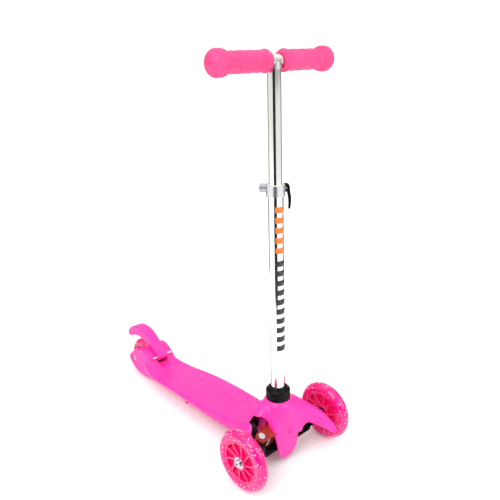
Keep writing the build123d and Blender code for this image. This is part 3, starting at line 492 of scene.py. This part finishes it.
def repeat(name, piece, material, count, step_mm, turn):
    """Geometry Nodes: count copies of a piece, each moved by a step and turned further."""
    tree = bpy.data.node_groups.new(name + " repeat", "GeometryNodeTree")
    face = tree.interface
    face.new_socket("Geometry", in_out="INPUT", socket_type="NodeSocketGeometry")
    sizes = {
        "Count": ("NodeSocketInt", count),
        "Step": ("NodeSocketVector", [c / 1000 for c in step_mm]),
        "Turn": ("NodeSocketVector", turn),
    }
    found = {
        key: face.new_socket(key, in_out="INPUT", socket_type=kind)
        for key, (kind, _) in sizes.items()
    }
    face.new_socket("Geometry", in_out="OUTPUT", socket_type="NodeSocketGeometry")
    given = add(tree, "NodeGroupInput", {})
    line = add(tree, "GeometryNodeMeshLine", {"Count": (given, "Count"), "Offset": (given, "Step")})
    index = add(tree, "GeometryNodeInputIndex", {})
    angle = add(
        tree,
        "ShaderNodeVectorMath",
        {0: (given, "Turn"), "Scale": (index, "Index")},
        operation="SCALE",
    )
    copies = add(
        tree,
        "GeometryNodeInstanceOnPoints",
        {"Points": (line, "Mesh"), "Instance": (given, "Geometry"), "Rotation": (angle, "Vector")},
    )
    real = add(tree, "GeometryNodeRealizeInstances", {"Geometry": (copies, "Instances")})
    finish = add(
        tree,
        "GeometryNodeSetMaterial",
        {"Geometry": (real, "Geometry"), "Material": material},
    )
    add(tree, "NodeGroupOutput", {"Geometry": (finish, "Geometry")})
    change = piece.modifiers.new("repeat", "NODES")
    change.node_group = tree
    for key, (_, value) in sizes.items():
        change[found[key].identifier] = value
    settle(piece)
    piece.name = piece.data.name = name
    return piece


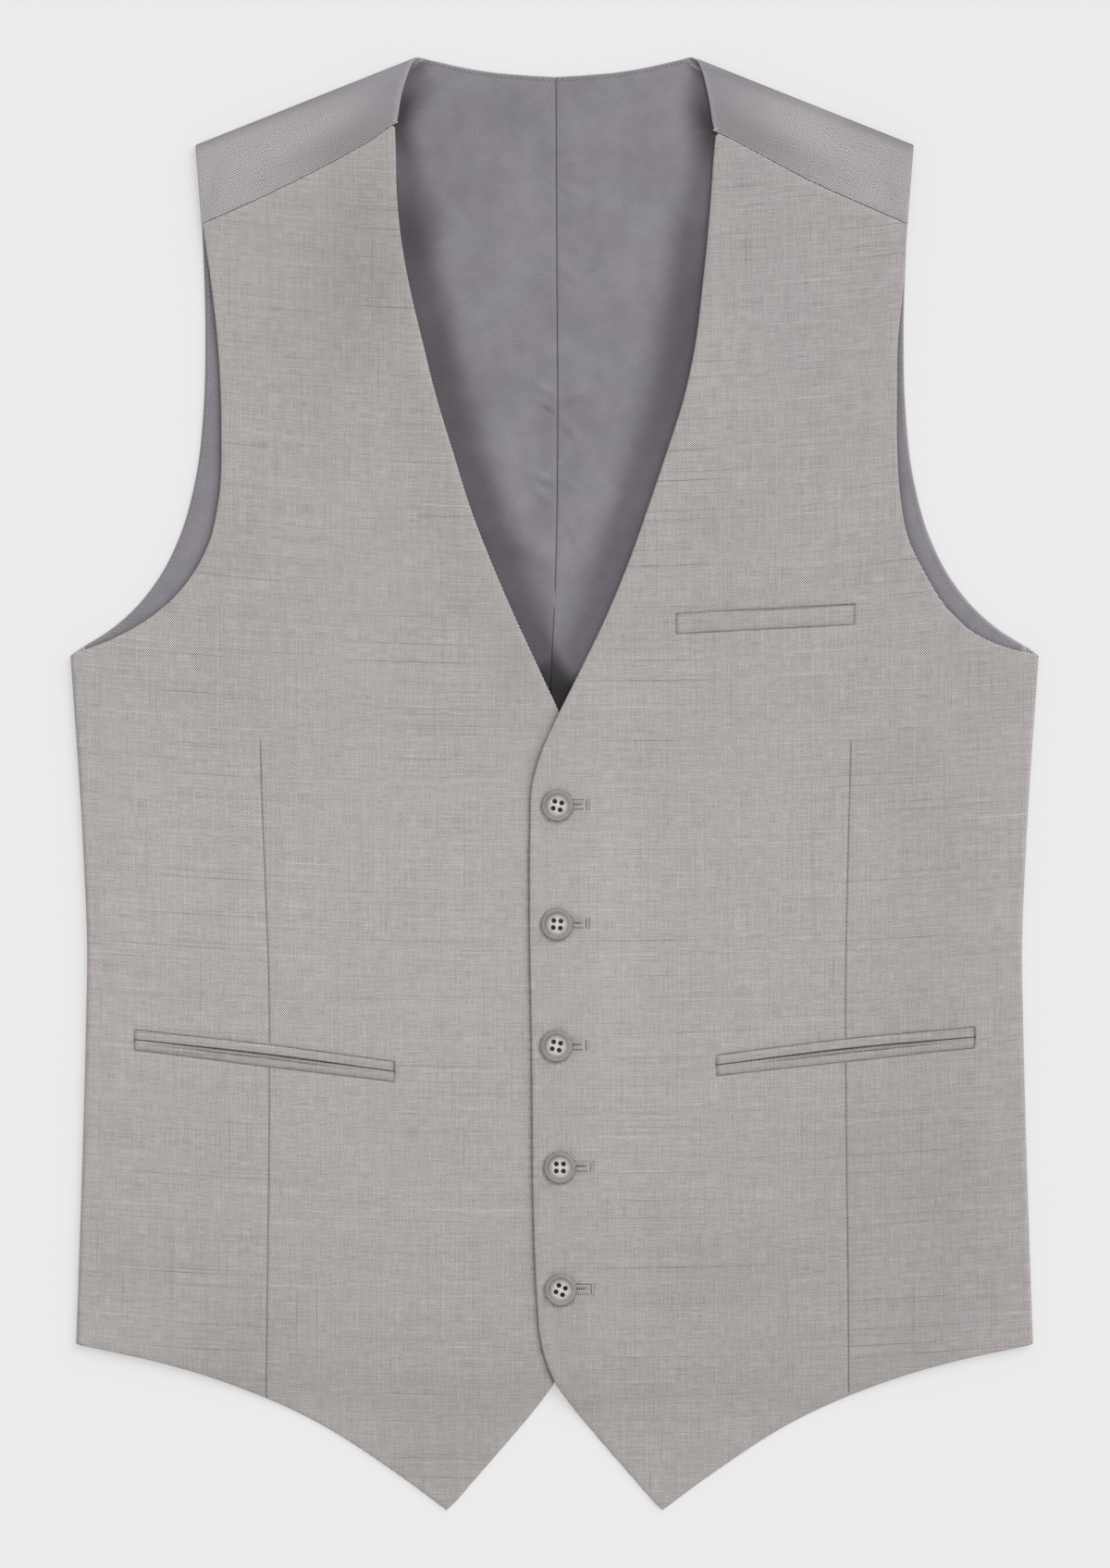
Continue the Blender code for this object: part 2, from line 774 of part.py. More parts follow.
def button_mesh():
    """Turned button with a raised rim round a shallow dish."""
    form = bmesh.new()
    corners = []
    for radius, height in zip(BUTTON_PROFILE["radius"], BUTTON_PROFILE["height"]):
        corners.append(form.verts.new((radius * MILLIMETRE, 0.0, height * MILLIMETRE)))
    edges = [form.edges.new(pair) for pair in zip(corners, corners[1:])]
    bmesh.ops.spin(
        form,
        geom=corners + edges,
        cent=(0.0, 0.0, 0.0),
        axis=(0.0, 0.0, 1.0),
        angle=2 * math.pi,
        steps=BUTTON_SIDES,
        use_merge=True,
    )
    bmesh.ops.remove_doubles(form, verts=form.verts, dist=MERGE_DISTANCE)
    bmesh.ops.recalc_face_normals(form, faces=form.faces)
    mesh = bpy.data.meshes.new("button")
    form.to_mesh(mesh)
    form.free()
    mesh.shade_smooth()
    mesh.set_sharp_from_angle(angle=SHARP_EDGE)
    return mesh


def button_cutter_mesh():
    """Four round bars that cut a button's holes."""
    form = bmesh.new()
    for across in (-0.5, 0.5):
        for up in (-0.5, 0.5):
            bar = bmesh.ops.create_cone(
                form,
                cap_ends=True,
                segments=BUTTON_HOLE_SIDES,
                radius1=BUTTON_HOLE_RADIUS * MILLIMETRE,
                radius2=BUTTON_HOLE_RADIUS * MILLIMETRE,
                depth=BUTTON_CUTTER_LENGTH * MILLIMETRE,
            )
            centre = Vector((across, up, 0.0)) * BUTTON_HOLE_SPACING * MILLIMETRE
            bmesh.ops.translate(form, verts=bar["verts"], vec=centre)
    mesh = bpy.data.meshes.new("button_cutter")
    form.to_mesh(mesh)
    form.free()
    return mesh


def add_buttons(finish):
    """Row of buttons on the left front, each turned as it was sewn."""
    mesh = button_mesh()
    mesh.materials.append(finish)
    cutter_mesh = button_cutter_mesh()
    level = FRONT_LEVEL + OVERLAP_RISE + FRONT_THICKNESS / 2 + SEAM_GAP
    rows = zip(BUTTONS["across"], BUTTONS["height"], BUTTONS["turn"])
    for number, (across, height, turn) in enumerate(rows, start=1):
        button = bpy.data.objects.new(f"button_{number}", mesh)
        bpy.context.scene.collection.objects.link(button)
        button.location = Vector((across, height, level)) * MILLIMETRE
        button.rotation_euler.z = -math.radians(turn)
        cutter = bpy.data.objects.new(f"button_{number}_cutter", cutter_mesh)
        bpy.context.scene.collection.objects.link(cutter)
        cutter.parent = button
        cutter.hide_render = True
        cutter.display_type = "WIRE"
        holes = button.modifiers.new("holes", "BOOLEAN")
        holes.operation = "DIFFERENCE"
        holes.solver = "EXACT"
        holes.object = cutter


def build():
    """Clear the scene and make every piece of the waistcoat."""
    for piece in list(bpy.data.objects):
        bpy.data.objects.remove(piece, do_unlink=True)

    suiting = material("suiting", (0.40, 0.38, 0.36), 0.85, sheen=0.2)
    jetting = material("jetting", (0.37, 0.355, 0.335), 0.85, sheen=0.2)
    satin = material("satin", (0.35, 0.325, 0.345), 0.45, sheen=0.1)
    lining_satin = material("lining_satin", (0.24, 0.225, 0.25), 0.4, sheen=0.1)
    horn = material("horn", (0.33, 0.31, 0.29), 0.35)

    for name, side in (("left", LEFT), ("right", RIGHT)):
        add_back(f"back_{name}", side, satin)
        add_lining(f"back_lining_{name}", side, lining_satin)
        add_front(f"front_{name}", side, suiting)
        add_hip_jets(f"hip_jet_{name}", side, jetting)
    add_chest_welt("chest_welt", jetting)
    add_buttons(horn)


build()
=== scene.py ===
"""Looks of the suit waistcoat: cloth, seams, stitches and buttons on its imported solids, light and view.

Each cloth piece is cut in the flat and laid on the form of its solid, with rounded edges, seams and
soft swells. Lengths are millimetres until a mesh is made. +X is the wearer's left, +Y runs from the
hem to the neck and +Z is up. A piece of either side is drawn in its own coordinates: "own" is the
distance from the centre line towards that side and "height" is the place along Y.
"""

import math

import bmesh
import bpy
import numpy as np
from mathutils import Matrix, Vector
from mathutils.geometry import delaunay_2d_cdt
from mathutils.kdtree import KDTree


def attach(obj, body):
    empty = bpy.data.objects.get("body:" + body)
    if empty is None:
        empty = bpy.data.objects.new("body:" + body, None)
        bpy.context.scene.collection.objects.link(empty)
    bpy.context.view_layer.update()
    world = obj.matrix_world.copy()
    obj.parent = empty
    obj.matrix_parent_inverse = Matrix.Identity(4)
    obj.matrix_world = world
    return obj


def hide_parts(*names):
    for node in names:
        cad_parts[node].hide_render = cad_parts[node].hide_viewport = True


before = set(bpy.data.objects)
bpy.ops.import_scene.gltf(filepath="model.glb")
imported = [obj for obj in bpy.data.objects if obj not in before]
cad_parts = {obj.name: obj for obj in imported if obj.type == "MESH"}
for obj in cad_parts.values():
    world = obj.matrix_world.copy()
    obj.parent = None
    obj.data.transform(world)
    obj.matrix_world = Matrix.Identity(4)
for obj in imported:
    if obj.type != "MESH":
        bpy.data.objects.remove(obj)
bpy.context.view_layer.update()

MILLIMETRE = 0.001
LEFT = 1
RIGHT = -1
SIDES = (("left", LEFT), ("right", RIGHT))


def table(columns, *rows):
    """Table with named columns, kept as one array for each column."""
    return {name: np.array(column, dtype=float) for name, column in zip(columns.split(), zip(*rows))}


def mounds(*rows):
    """Table of soft mounds: their middles, half sizes, the turn of their long side and their amount."""
    return table("across  height  length  width  turn  amount", *rows)


def picked(rows, columns):
    """Rows of a table with some of its columns."""
    return zip(*(rows[name] for name in columns.split()))


# Cloth and its levels above the floor, as in the solids.
SEAM_GAP = 0.3
STRIP_SEAM_INSIDE = 0.03
FRONT_THICKNESS = 1.5
SATIN_THICKNESS = 1.0
BACK_LEVEL = SATIN_THICKNESS / 2
LINING_LEVEL = BACK_LEVEL + SATIN_THICKNESS + SEAM_GAP
FRONT_LEVEL = LINING_LEVEL + SATIN_THICKNESS / 2 + SEAM_GAP + FRONT_THICKNESS / 2
OVERLAP_RISE = FRONT_THICKNESS + SEAM_GAP

# Fold of the fronts round the garment's sides.
SIDE_FOLD_RADIUS = (FRONT_LEVEL - FRONT_THICKNESS / 2) / 2
SIDE_FOLD_REACH = SIDE_FOLD_RADIUS + FRONT_THICKNESS / 2
SIDE_SEAM_INSIDE = 6.0
SIDE_SETTLE = 20.0
SIDE_LINE = table(
    "height  half_width",
    (59.6, 225.1),
    (30, 223),
    (0, 220.9),
    (-35, 218.9),
    (-80, 217.3),
    (-110, 217.8),
    (-155, 218.9),
    (-200, 220.3),
    (-260.8, 222.4),
)
UNDERARM_HEIGHT = 59.6
UNDERARM_SEAM_HEIGHT = 63.5
SIDE_HEM_HEIGHT = -260.8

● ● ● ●

Instruction: List every line above that contains the word "body".

The completed task:
def attach(obj, body):
    empty = bpy.data.objects.get("body:" + body)
        empty = bpy.data.objects.new("body:" + body, None)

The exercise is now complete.